Section 59 provides the basis for calculating the alternative minimum tax foreign tax credit and limits the amount of such credit to 90 percent of a taxpayer's tentative minimum tax as defined in section 55(b)(1)(A). The consequences of the limitation result in an alternative minimum tax liability of at least 10 percent of a taxpayer's tentative minimum tax. Sec. 59(a)(2). Unlike section 27, which does not limit a taxpayer's potential foreign tax credit in computing a taxpayer's regular income tax liability, section 59 does not allow for the complete elimination of petitioner's section 55 tax liability. As a result of section 59(a)(2), petitioner's resulting tax liability for each year amounts to 10 percent of petitioner's tentative minimum tax liability (without taking into account the addition to tax and the accuracy-related penalty).
Unsure of petitioner's position, and as best as can be determined from the record, we assume that petitioner's contention is that Congress has provided a tax benefit on the one hand (the allowance of a section 27(a) foreign tax credit), but has taken some of that benefit away on the other (the section 59(a)(2) limitation imposed on the alternative minimum tax foreign tax credit). Petitioner apparently believes that somewhere in this Congressional give and take, an unspecified constitutional right has been violated.
The constitutionality of section 55 has previously been considered by this and other Federal courts. See, e.g., Wallach v. United States [86-2 USTC ╤ 9681], 800 F.2d 1121, 1123-1124 (Fed. Cir. 1986); Graff v. Commissioner [Dec. 37,079], 74 T.C. 743, 767 (1980), affd. per curiam [82-1 USTC ╤ 9337] 673 F.2d 784 (5th Cir. 1982); Christine v. Commissioner [Dec. 49,335], T.C. Memo. 1993-473; Okin v. Commissioner [Dec. 42,049(M)], T.C. Memo. 1985-199, affd. [87-1 USTC ╤ 9152] 808 F.2d 1338, 1342 (9th Cir. 1987). While we find no case that deals specifically with the section 59 implications present in this matter, there are cases that have addressed and rejected similar arguments advanced by taxpayers who enjoyed some tax benefit in the computation of their regular tax liability but had such benefit removed or reduced in connection with their section 55 alternative minimum tax liability. In addressing the taxpayer's constitutional attack in Okin v. Commissioner, supra, this Court stated:
We find no merit to petitioner's contention, which is not supported by any specific references to the Constitution or citations to precedent.
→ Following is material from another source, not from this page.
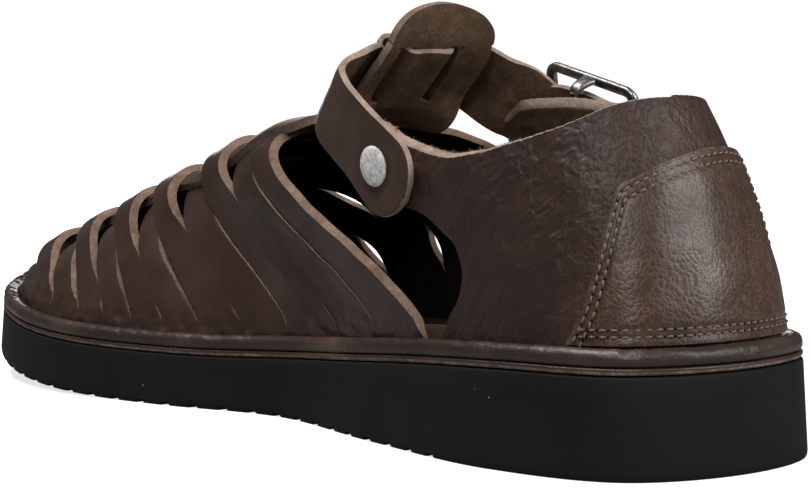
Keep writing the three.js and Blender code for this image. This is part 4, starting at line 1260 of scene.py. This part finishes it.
# the strap's middle line: up from the rivet, round the inner side, through the tab's two slits and the buckle
def strapRoute():
    over, under = tabHeight + 2.6, tabHeight - 1.9
    weave = []
    for i, x in enumerate(slitMiddles):
        first, last = (over, under) if i == 0 else (under, over)
        weave += [onInstep(x - 1.9, first), onInstep(x, tabHeight + 0.2), onInstep(x + 1.9, last)]
        if i == 0:
            weave += [onInstep(mix(x, slitMiddles[1], share), under + 0.15) for share in (0.36, 0.5, 0.64)]
    return [
        onInstep(-31.2, 91.5, -21.6), onInstep(-31.2, 98, -22.7), onInstep(-31.5, 104.5, -23.8),
        onInstep(-32.0, 110.5, -24.8), onInstep(-32.6, 116.5, -25.8), onInstep(-32.8, 122, -26.8),
        onInstep(-31.4, 127, -27.8), onInstep(-28.0, 131, -28.2), onInstep(-23, 133.8, -27.9),
        onInstep(-16.5, over - 0.8, -27),
        *weave, onInstep(7.5, over - 0.3), onInstep(14, 134.2, -26.8), onInstep(20, 130.2, -27.6),
        np.array([27.9, 103.6, 76.8]), np.array([32.9, 100.6, 73.2]), onBuckle(-7, -0.3), onBuckle(0, 0.3),
        onBuckle(9, -0.3), onBuckle(20, -0.8), onBuckle(31, -1.6),
    ]


# where the strap turns: out from the instep into the loop, in x back to the tab, in x to the buckle
strapTurns = {"loopFrom": (94, 116), "loopTo": (-32, -22), "buckle": (14, 29)}


# middle line, and at each point of it the ways along, across towards the top edge, and out of the face
def strapFrames(route, count):
    line = smoothPath(route, count)
    along = unit(np.gradient(line, axis=0))
    turns = strapTurns
    inLoop = smooth(line @ tabOut, *turns["loopFrom"]) * (1 - smooth(line[:, 0], *turns["loopTo"]))
    up = mix(tabAlong, loopUp, inLoop[:, None])
    up = mix(up, buckleUp, smooth(line[:, 0], *turns["buckle"])[:, None])
    up = unit(up - along * (up * along).sum(-1, keepdims=True))
    return line, along, up, np.cross(up, along)


# rounded strip of leather along a route: width falls off round both ends, the long edges are rounded off
def makeStrap():
    look = {"thickness": 2.0, "edgeRound": 0.3, "crown": 0.12, "holeBack": -4.0, "holeHalf": 1.5,
            "dent": 0.45, "dentRadius": 5.3}
    line, along, up, out = strapFrames(strapRoute(), 900)
    reach = runAlong(line)
    half = strapWidth / 2
    end = np.minimum(reach, reach[-1] - reach)
    wide = half * np.sqrt(1 - (1 - np.clip(end / half, 0.004, 1)) ** 2)
    u = np.sin(np.linspace(-np.pi / 2, np.pi / 2, 27))
    edge = np.abs(u)[None] ** 10        # only near the long edges
    width = wide[:, None] * u[None]
    mid = line[:, None] + up[:, None] * width[..., None]
    rise = look["thickness"] / 2 - look["edgeRound"] * edge + look["crown"] * (1 - u[None] ** 2)
    rise = rise + 0.05 * ripple(mid, 8, 61)
    near = np.linalg.norm(mid - rivetPlace(line, up, out)[0], axis=-1)
    rise = rise - look["dent"] * np.exp(-((near - look["dentRadius"]) / 1.1) ** 2)
    face = mid + out[:, None] * rise[..., None]
    back = mid - out[:, None] * (look["thickness"] / 2 - 0.1 * edge)[..., None]
    centre = (mid[:-1, :-1] + mid[1:, 1:]) / 2 - onBuckle(look["holeBack"], 0)
    hole = np.hypot(centre @ buckleBack, centre @ buckleUp) < look["holeHalf"]
    mask = ~(hole & (np.abs(centre @ buckleOut) < 4))
    sheetPiece("instepStrap", face, back, [brownLeather, rawEdge, fleshSide], ["instep_strap"],
               mask=mask, bulge=0.22)
    print("strap made")
    return line, along, up, out


rivetHeight = 63.4


# the rivet sits on the strap's middle line, a little above its round end
def rivetPlace(line, up, out):
    onFirstThird = np.arange(len(line)) <= len(line) // 3
    k = int(np.argmin(np.where(onFirstThird, np.abs(line[:, 2] - rivetHeight), np.inf)))
    return line[k], up[k], out[k]


strapLineFrames = makeStrap()


# domed cap turned about the strap's own direction: radius and height rows carried round
def makeRivet():
    look = {"radius": 4.75, "dome": 1.15, "rim": 0.5, "off": 0.75}
    place, up, out = rivetPlace(strapLineFrames[0], strapLineFrames[2], strapLineFrames[3])
    if out[0] > 0:
        out = -out
    side = np.cross(up, out)
    r, rim, dome = look["radius"], look["rim"], look["dome"]
    rows = [(0.001, 0.2), (r - 0.5, 0.2), (r - 0.12, 0.3), (r, 0.5), (r - 0.08, rim + 0.25),
            (r - 0.45, rim + 0.5)]
    rows += [(r * s, rim + 0.5 + (dome - 0.5) * (1 - s * s)) for s in (0.8, 0.66, 0.5, 0.35, 0.2, 0.08, 0.0004)]
    turn = np.linspace(0, 2 * np.pi, 73)[:-1]
    spoke = side * np.cos(turn)[:, None] + up * np.sin(turn)[:, None]
    grid = np.stack([place + out * (look["off"] + h) + spoke * radius for radius, h in rows])
    dent = 0.05 * ripple(grid, 2.6, 71) + 0.03 * ripple(grid, 1.2, 72)
    grid = grid + out * dent[..., None] * np.array([h > rim + 0.4 for _, h in rows])[:, None, None]
    faces = gridFaces(grid.shape[0], grid.shape[1], wrapColumns=True)
    meshPiece("rivetCap", grid, facingOut(grid, faces), [rivetMetal], ["rivet_cap"], sharp=50)


makeRivet()

# buckle

buckleLook = {"halfLength": 15.0, "halfWidth": 14.0, "corner": 4.0, "rail": 2.6, "railDepth": 2.0, "lift": 2.7,
              "barDepth": -3.6, "barRadius": 1.0, "prongRadius": 0.9}


# bar of a rounded-square section along a path with a fixed outward direction
def barGrid(path, outward, halfWide, halfDeep, closed=False, power=2.6, sides=20):
    ahead = np.roll(path, -1, axis=0) - np.roll(path, 1, axis=0) if closed else np.gradient(path, axis=0)
    along = unit(ahead)
    out = unit(outward - along * (along @ outward)[:, None])
    side = np.cross(along, out)
    turn = np.linspace(0, 2 * np.pi, sides + 1)[:-1]
    cos, sin = np.cos(turn), np.sin(turn)
    a = np.sign(cos) * np.abs(cos) ** (2 / power)
    b = np.sign(sin) * np.abs(sin) ** (2 / power)
    wide = np.broadcast_to(halfWide, len(path))[:, None, None]
    deep = np.broadcast_to(halfDeep, len(path))[:, None, None]
    return path[:, None] + side[:, None] * (a[None, :, None] * wide) + out[:, None] * (b[None, :, None] * deep)


# bars as one mesh: those that are not closed get flat ends
def joinGrids(grids):
    points, faces, count = [], [], 0
    for grid, closed in grids:
        rows, ring = grid.shape[:2]
        made = gridFaces(rows, ring, wrapRows=closed, wrapColumns=True)
        flat = grid.reshape(-1, 3)
        if not closed:
            i = np.arange(ring // 2 - 1)
            ends = np.stack([i, i + 1, ring - 2 - i, ring - 1 - i], axis=-1)
            made = np.concatenate([made, ends, ends[:, ::-1] + (rows - 1) * ring])
        points.append(flat)
        faces.append(facingOut(flat, made) + count)
        count += len(flat)
    return np.concatenate(points), np.concatenate(faces)


def makeBuckle():
    look = buckleLook
    a, b, r = (look[key] - look["rail"] / 2 for key in ("halfLength", "halfWidth", "corner"))
    quarterTurn = np.linspace(0, np.pi / 2, 13)
    ring = []
    for k, (sx, sy) in enumerate(((1, 1), (-1, 1), (-1, -1), (1, -1))):
        turn = quarterTurn + k * np.pi / 2
        ring += [(sx * (a - r) + r * math.cos(t), sy * (b - r) + r * math.sin(t)) for t in turn]
    ring = evenly(np.array(ring + ring[:1]), 241)[:-1]
    path = np.array([onBuckle(back, look["lift"], up) for back, up in ring])
    atEnds = smooth(np.abs(ring[:, 0]), a - 1.5, a)
    frameBar = barGrid(path, buckleOut, look["rail"] / 2 + 0.1 * atEnds, look["railDepth"] / 2 + 0.15 * atEnds,
                       closed=True)
    lugs = []
    for side in (-1, 1):
        route = [(0, look["lift"], side * b), (0, 0.2, side * (b + 0.25)),
                 (0, look["barDepth"] + 0.9, side * (b - 0.1)), (0, look["barDepth"], side * (b - 1.2))]
        lug = smoothPath([onBuckle(*p) for p in route], 24)
        lugs.append((barGrid(lug, buckleUp * side, mix(2.9, 1.4, np.linspace(0, 1, 24) ** 0.6), 0.95), False))
    bar = np.array([onBuckle(0, look["barDepth"], up) for up in np.linspace(-b + 0.6, b - 0.6, 30)])
    centreBar = barGrid(bar, buckleOut, look["barRadius"], look["barRadius"], power=2.0)
    points, faces = joinGrids([(frameBar, True), *lugs, (centreBar, False)])
    meshPiece("buckleFrame", points, faces, [buckleMetal], ["buckle_frame"], sharp=50)
    route = [(-2.6, look["barDepth"]), (-3.4, -1), (-5, 2.2), (-8.5, 4.6), (-13, 5), (-15.9, 4.5)]
    line = smoothPath([onBuckle(back, out) for back, out in route], 60)
    taper = mix(1.0, 0.72, smooth(np.linspace(0, 1, 60), 0.5, 1)) * np.sqrt(1 - np.linspace(0, 0.97, 60) ** 24)
    radius = look["prongRadius"] * taper
    prong = barGrid(line, buckleUp, radius, radius, power=2.0, sides=16)
    points, faces = joinGrids([(prong, False)])
    meshPiece("buckleProng", points, faces, [buckleMetal], ["buckle_prong"])


makeBuckle()


# leather loop folded round the centre bar, its two ends on the quarter's arm
def makeHolder():
    thickness, half, depth = 1.0, 8.0, buckleLook["barDepth"]
    middle = buckleLook["barRadius"] + shoe["gap"] + thickness / 2
    turn = np.pi / 2 + np.pi * np.arange(9) / 8
    bend = [(middle * math.cos(t), depth + middle * math.sin(t)) for t in turn]
    route = [(14, depth + middle - 2.3), (7, depth + middle - 1), *bend, (7, depth - middle - 0.1),
             (14, depth - middle - 0.4)]
    line = smoothPath(route, 110)
    along = unit(np.gradient(line, axis=0))
    side = np.stack([-along[:, 1], along[:, 0]], axis=1)
    u = np.linspace(-1, 1, 21)

    def skin(lift):
        flat = line + side * lift
        return np.stack([[onBuckle(back, out, w * half) for w in u] for back, out in flat])
    face, back = skin(thickness / 2), skin(-thickness / 2)
    centre = (line[:-1] + line[1:]) / 2
    uc = (u[:-1] + u[1:]) / 2 * half
    atProng = (centre[:, 0] > -6) & (centre[:, 0] < 1) & (centre[:, 1] > depth - 0.5)
    slot = atProng[:, None] & (np.abs(uc) < 4.5)[None]
    sheetPiece("buckleHolder", face, back, [brownLeather, rawEdge], ["buckle_holder"],
               mask=~slot, bulge=0.1)
    print("buckle made")


makeHolder()

# floor, light and camera

def makeStage():
    size = 6.0
    mesh = bpy.data.meshes.new("floor")
    corners = [(-size, -size, 0), (size, -size, 0), (size, size, 0), (-size, size, 0)]
    mesh.from_pydata(corners, [], [(0, 1, 2, 3)])
    floor = bpy.data.objects.new("floor", mesh)
    bpy.context.collection.objects.link(floor)
    material, tree, shader, place = startMaterial("paleFloor")
    seen = tree.nodes.new("ShaderNodeLightPath").outputs["Is Camera Ray"]
    far = addNode(tree, "ShaderNodeVectorMath", {0: place}, operation="LENGTH").outputs["Value"]
    glow = mathNode(tree, "MULTIPLY", mapRange(tree, far, 0.25, 0.8, 0.70, 1.0), seen)
    setInputs(tree, shader, {
        "Base Color": mapRange(tree, seen, 0.0, 1.0, 0.25, 0.6), "Roughness": 1.0, "Specular IOR Level": 0.0,
        "Emission Color": (1, 1, 1, 1), "Emission Strength": mathNode(tree, "ADD", glow, 0.04),
    })
    mesh.materials.append(material)


def areaLight(name, place, aim, size, power):
    light = bpy.data.lights.new(name, "AREA")
    light.shape = "RECTANGLE"
    light.size, light.size_y = size
    light.energy = power
    lamp = bpy.data.objects.new(name, light)
    lamp.location = place
    lamp.rotation_euler = (Vector(aim) - Vector(place)).to_track_quat("-Z", "Y").to_euler()
    lamp.visible_camera = False
    bpy.context.collection.objects.link(lamp)


def makeLights():
    world = bpy.data.worlds.new("studio")
    bpy.context.scene.world = world
    world.use_nodes = True
    tree = world.node_tree
    seen = tree.nodes.new("ShaderNodeLightPath").outputs["Is Camera Ray"]
    strength = mapRange(tree, seen, 0.0, 1.0, 0.10, 1.1)
    setInputs(tree, tree.nodes["Background"], {"Color": (1, 1, 1, 1), "Strength": strength})
    areaLight("keyLight", (0.52, -0.95, 0.66), (0, -0.12, 0.04), (0.12, 0.8), 7.5)
    areaLight("fillLight", (-0.66, -0.80, 0.85), (0, -0.04, 0.04), (0.22, 0.6), 6)
    areaLight("topLight", (-0.30, 0.15, 1.1), (0, 0.02, 0.03), (0.8, 0.5), 12)
    areaLight("rimLight", (0.80, 1.06, 0.24), (0, 0.02, 0.05), (0.7, 0.4), 4.5)
    bpy.context.scene.view_settings.view_transform = "Standard"
    bpy.context.scene.view_settings.look = "None"


cameraLook = {"azimuth": -35.81, "elevation": 4.98, "distance": 0.54997, "aim": (-0.00135, 0.0, 0.03),
              "roll": -0.85, "lens": 93.25, "shiftX": 0.0858, "shiftY": 0.0425}


def makeCamera():
    look = cameraLook
    a, e, r = (math.radians(look[key]) for key in ("azimuth", "elevation", "roll"))
    back = Vector((math.sin(a) * math.cos(e), -math.cos(a) * math.cos(e), math.sin(e)))
    right = (-back).cross(Vector((0, 0, 1))).normalized()
    up = right.cross(-back)
    turned = right * math.cos(r) + up * math.sin(r)
    lifted = up * math.cos(r) - right * math.sin(r)
    data = bpy.data.cameras.new("camera")
    data.lens, data.sensor_width = look["lens"], 36.0
    data.shift_x, data.shift_y = look["shiftX"], look["shiftY"]
    camera = bpy.data.objects.new("camera", data)
    place = Vector(look["aim"]) + back * look["distance"]
    camera.matrix_world = Matrix([[turned[k], lifted[k], back[k], place[k]] for k in range(3)] + [[0, 0, 0, 1]])
    bpy.context.collection.objects.link(camera)
    bpy.context.scene.camera = camera


makeStage()
makeLights()
makeCamera()
print("stage, lights and camera made")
Our comments in Okin are applicable to petitioner's perceived arguments in this case. Accordingly, we have no basis, constitutional or otherwise, for providing the relief requested by petitioner.
Furthermore, imposing an alternative minimum tax liability on petitioner for each year is consistent with the overall goal of section 55 that was expressed in its legislative history as follows:
the minimum tax should serve one overriding objective: to ensure that no taxpayer with substantial economic income can avoid significant tax liability by using exclusions, deductions, and credits. * * * [S. Rept. 99-313, at 518 (1986), 1986-3 C.B. (Vol. 3) 518.]
The rationale underlying section 59(a)(2) was further explained in the Senate report:
A further change that the committee believes is necessary relates to the use of foreign tax credits by U.S. taxpayers to avoid all U.S. tax liability. Absent a special rule, a U.S. taxpayer with substantial economic income would be able to avoid all U.S. tax liability so long as all of its income was foreign source income and it paid foreign tax at the U.S. regular tax rate or above. While allowance of the foreign tax credit for minimum tax purposes generally is appropriate, the committee believes that taxpayers should not be permitted to use the credit to avoid all minimum tax liability. U.S. taxpayers generally derive benefits from the protection and applicability of U.S. law, and in some cases from services (such as defense) provided by the U.S. Government, even if all of such taxpayers' income is earned abroad. Thus, it is fair to require at least a nominal tax contribution from all U.S. taxpayers with substantial economic incomes. [S. Rept. 99-313, at 520 (1986), 1986-3 C.B. (Vol. 3) 520.]
See Lindsey v. Commissioner [Dec. 48,299], 98 T.C. 672 (1992), affd. 15 F.3d 1160 (D.C. Cir. 1994).
Respondent also determined that petitioner is liable for an addition to tax under section 6651(a)(1) for the year 1991 and an accuracy-related penalty under section 6662(a) for the year 1992. Section 6651(a)(1) imposes an addition to tax for failure to timely file a return, unless the taxpayer establishes that the failure to file is due to reasonable cause and not due to willful neglect. Section 6662(a) imposes a penalty equal to 20 percent of the portion of an underpayment attributable to one or more of the categories listed in section 6662(b). The burden of proof is on petitioner with respect to these provisions. Rule 142(a); Welch v. Helvering [3 USTC ╤ 1164], 290 U.S. III, 115 (1933).
The parties stipulated that petitioner's 1991 return was untimely filed, and petitioner provided no explanation for the late filing. Petitioner has offered no evidence whatsoever with respect to the addition to tax pursuant to section 6651(a)(1) and the section 6662(a) accuracy-related penalty. Petitioner's failure to introduce any evidence in support of his burden requires us to sustain respondent's determinations on these issues.
To reflect the foregoing,
Decisions will be entered for respondent.